Term Frequency-Inverse Document Frequency (TF-IDF) representation:
TF-IDF representation is a numerical statistic that reflects the importance of a word in a document relative to a corpus. It combines term frequency (TF), which measures the frequency of a word in a document, with inverse document frequency (IDF), which penalizes words that appear frequently across documents. TF-IDF helps to identify words that are important to a document while filtering out common words that occur across many documents.
Word embeddings: Word2Vec, GloVe:
Word embeddings are dense vector representations of words in a continuous vector space, where similar words are closer together in the vector space. Two popular methods for generating word embeddings are Word2Vec and GloVe:
- Word2Vec: A neural network-based model that learns word embeddings by predicting the context words given a target word (skip-gram model) or predicting the target word given context words (continuous bag-of-words model).
- GloVe (Global Vectors for Word Representation): A method for generating word embeddings by factorizing the matrix of word co-occurrence statistics. GloVe captures global word-word co-occurrence statistics across the entire corpus.
Lab Activity: Training Word2Vec embeddings on a corpus and performing similarity tasks
In this lab activity, we will train Word2Vec embeddings on a corpus of text data and perform similarity tasks using the trained embeddings. The steps involved include:
- Preprocess the text data: Tokenization, cleaning, and normalization.
- Train Word2Vec model: Using the preprocessed text data to learn word embeddings.

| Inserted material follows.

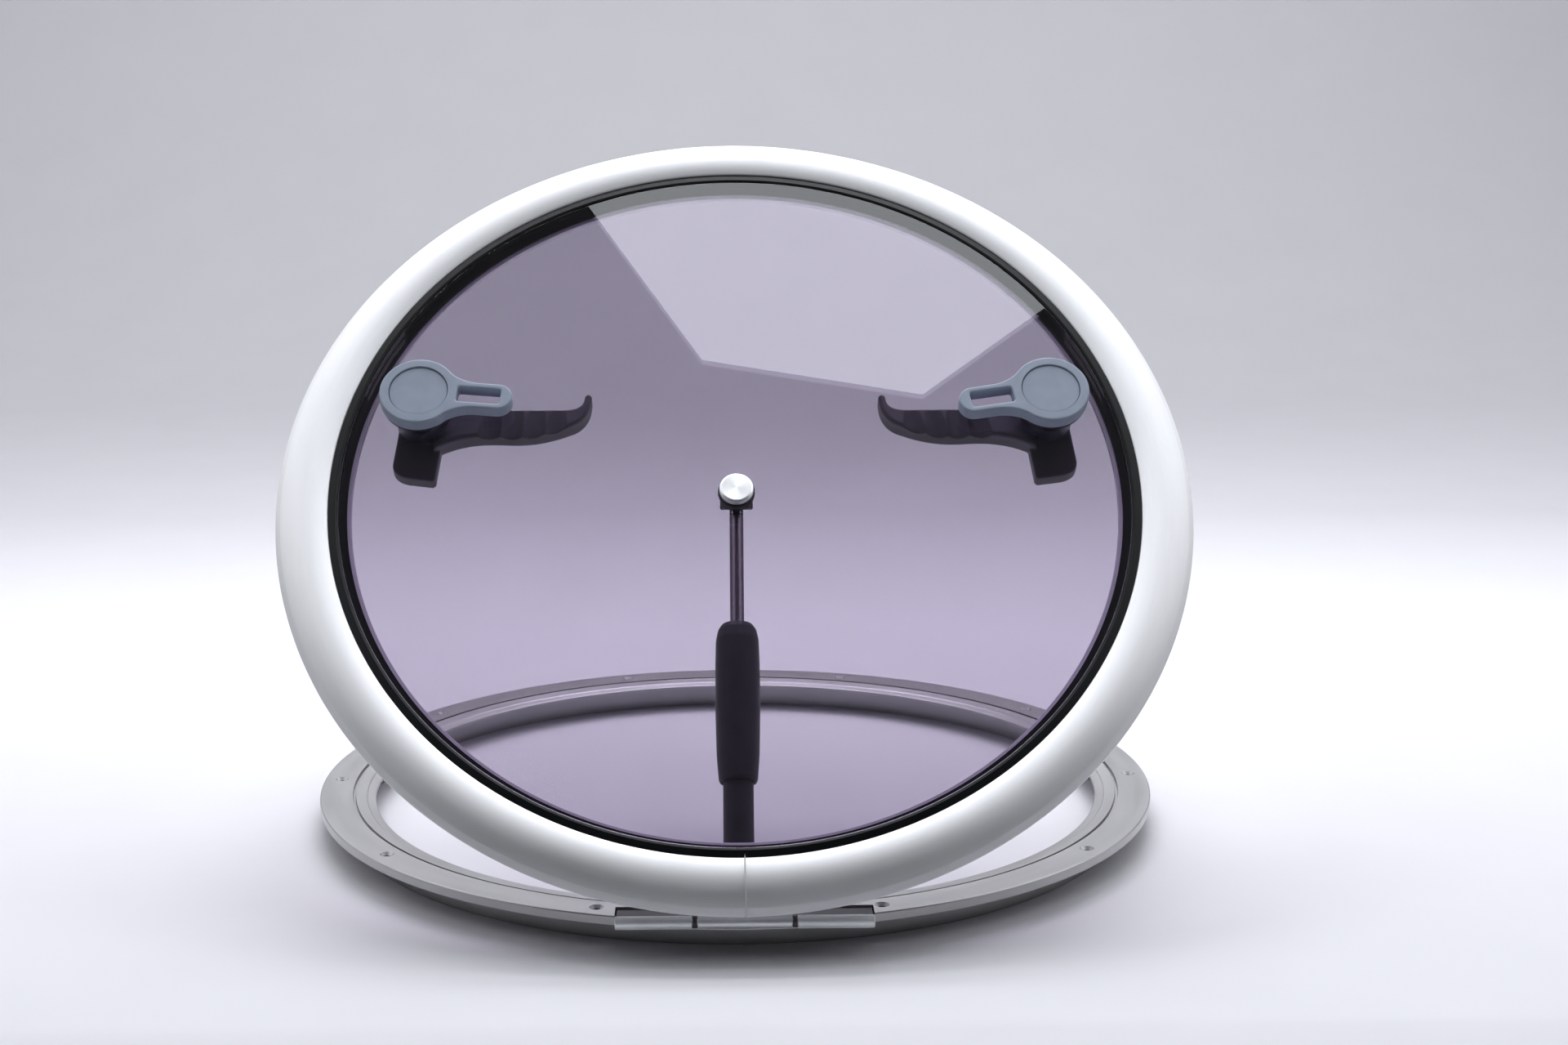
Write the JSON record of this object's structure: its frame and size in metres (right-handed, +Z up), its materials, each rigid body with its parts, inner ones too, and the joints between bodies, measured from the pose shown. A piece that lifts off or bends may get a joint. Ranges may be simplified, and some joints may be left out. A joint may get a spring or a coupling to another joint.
{
  "type": "round deck hatch",
  "caption": "Round hinged deck hatch with a flanged base ring, domed lid frame, smoked acrylic pane, quarter-turn latches and a telescopic twist-lock stay.",
  "frame": {"origin": "middle of the overall box in plan, with the lid open as modelled, on the level of the spigot's lower edge", "axes": "+Z up out of the deck, hinge at the front (-Y), +Y away from the hinge, +X to the right seen from the hinge side"},
  "size_m": [0.512, 0.5148, 0.3962],
  "materials": {
    "satin_aluminium": "satin, turned and lightly brushed round the ring",
    "matt_aluminium": "matt, bead-blasted",
    "stainless_steel": "brushed",
    "rod_steel": "polished",
    "glazing_black": "smooth gloss bead",
    "seal_rubber": "matt",
    "black_nylon": "fine moulded texture",
    "grey_nylon": "fine moulded texture",
    "smoke_acrylic": "polished cast acrylic, light smoke tint"
  },
  "bodies": {
    "deck_frame": {"base_ring": "matt_aluminium", "base_spigot": "matt_aluminium", "hinge_base_leaf": "stainless_steel", "hinge_pin": "stainless_steel", "hinge_washer_left": "black_nylon", "hinge_washer_right": "black_nylon", "hinge_rivet_1": "stainless_steel", "hinge_rivet_2": "stainless_steel", "hinge_rivet_3": "stainless_steel", "stay_foot_bracket": "stainless_steel", "stay_foot_stud_1": "stainless_steel", "stay_foot_stud_2": "stainless_steel", "stay_bracket_screw_1": "stainless_steel", "stay_bracket_screw_2": "stainless_steel"},
    "lid": {"lid_ring": "satin_aluminium", "glazing_sealant": "glazing_black", "acrylic_pane": "smoke_acrylic", "lid_seal": "seal_rubber", "hinge_lid_leaf": "stainless_steel", "hinge_lid_screw_1": "stainless_steel", "hinge_lid_screw_2": "stainless_steel", "stay_bolt": "stainless_steel", "stay_bolt_washer": "seal_rubber", "stay_clevis": "black_nylon", "stay_clevis_pin": "stainless_steel", "left_pane_bush": "black_nylon", "right_pane_bush": "black_nylon", "left_handle_gasket": "seal_rubber", "right_handle_gasket": "seal_rubber"},
    "left_latch": {"left_outer_handle": "grey_nylon", "left_handle_cap": "grey_nylon", "left_spindle": "stainless_steel", "left_o_ring": "seal_rubber", "left_inner_handle": "black_nylon", "left_handle_screw": "stainless_steel"},
    "right_latch": {"right_outer_handle": "grey_nylon", "right_handle_cap": "grey_nylon", "right_spindle": "stainless_steel", "right_o_ring": "seal_rubber", "right_inner_handle": "black_nylon", "right_handle_screw": "stainless_steel"},
    "stay_rod_assembly": {"stay_rod": "rod_steel", "stay_rod_fork": "black_nylon", "stay_rod_guide": "black_nylon"},
    "stay_tube_assembly": {"stay_tube": "black_nylon", "stay_collet": "black_nylon", "stay_foot_plug": "black_nylon", "stay_foot_bush": "stainless_steel"},
    "twist_grip": {"stay_twist_grip": "black_nylon"}
  },
  "joints": [
    {"name": "lid_hinge", "type": "hinge", "parent": "deck_frame", "child": "lid", "pos_m": [0.0026, -0.24559, 0.02], "axis": [1, 0, 0], "range_deg": [-46.14, 23.86]},
    {"name": "left_latch_turn", "type": "hinge", "parent": "lid", "child": "left_latch", "pos_m": [-0.1795, -0.04403, 0.25832], "axis": [0, 0.721, -0.6929], "range_deg": [-5.5, 84.5]},
    {"name": "right_latch_turn", "type": "hinge", "parent": "lid", "child": "right_latch", "pos_m": [0.1795, -0.04403, 0.25832], "axis": [0, -0.721, 0.6929], "range_deg": [-9.5, 80.5]},
    {"name": "stay_swing", "type": "hinge", "parent": "lid", "child": "stay_rod_assembly", "pos_m": [0, -0.07446, 0.1988], "axis": [1, 0, 0], "range_deg": [-4.9, 2.6]},
    {"name": "stay_slide", "type": "slide", "parent": "stay_rod_assembly", "child": "stay_tube_assembly", "axis": [0, -0.57, -0.8216], "range_m": [-0.0259, 0.0134]},
    {"name": "grip_twist", "type": "hinge", "parent": "stay_tube_assembly", "child": "twist_grip", "pos_m": [0, -0.20509, 0.0105], "axis": [0, 0.57, 0.8216], "range_deg": [0, 90]}
  ],
  "couplings": [
    {"joint": "stay_swing", "follows": "lid_hinge", "ratio": 0.105},
    {"joint": "stay_slide", "follows": "lid_hinge", "m_per_rad": 0.03209}
  ]
}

- Perform similarity tasks: Calculate cosine similarity between word vectors to identify similar words or phrases.
Code for Lab Activity:
Step 1: Preprocess the text data
import nltk
from nltk.tokenize import word_tokenize
from nltk.corpus import stopwords
nltk.download('punkt')
nltk.download('stopwords')
# Sample text data
text_data = "Natural Language Processing is a fascinating field. It involves the development of algorithms and models to enable computers to understand, interpret, and generate human language data."
# Tokenization
tokens = word_tokenize(text_data)
# Remove stop words
stop_words = set(stopwords.words('english'))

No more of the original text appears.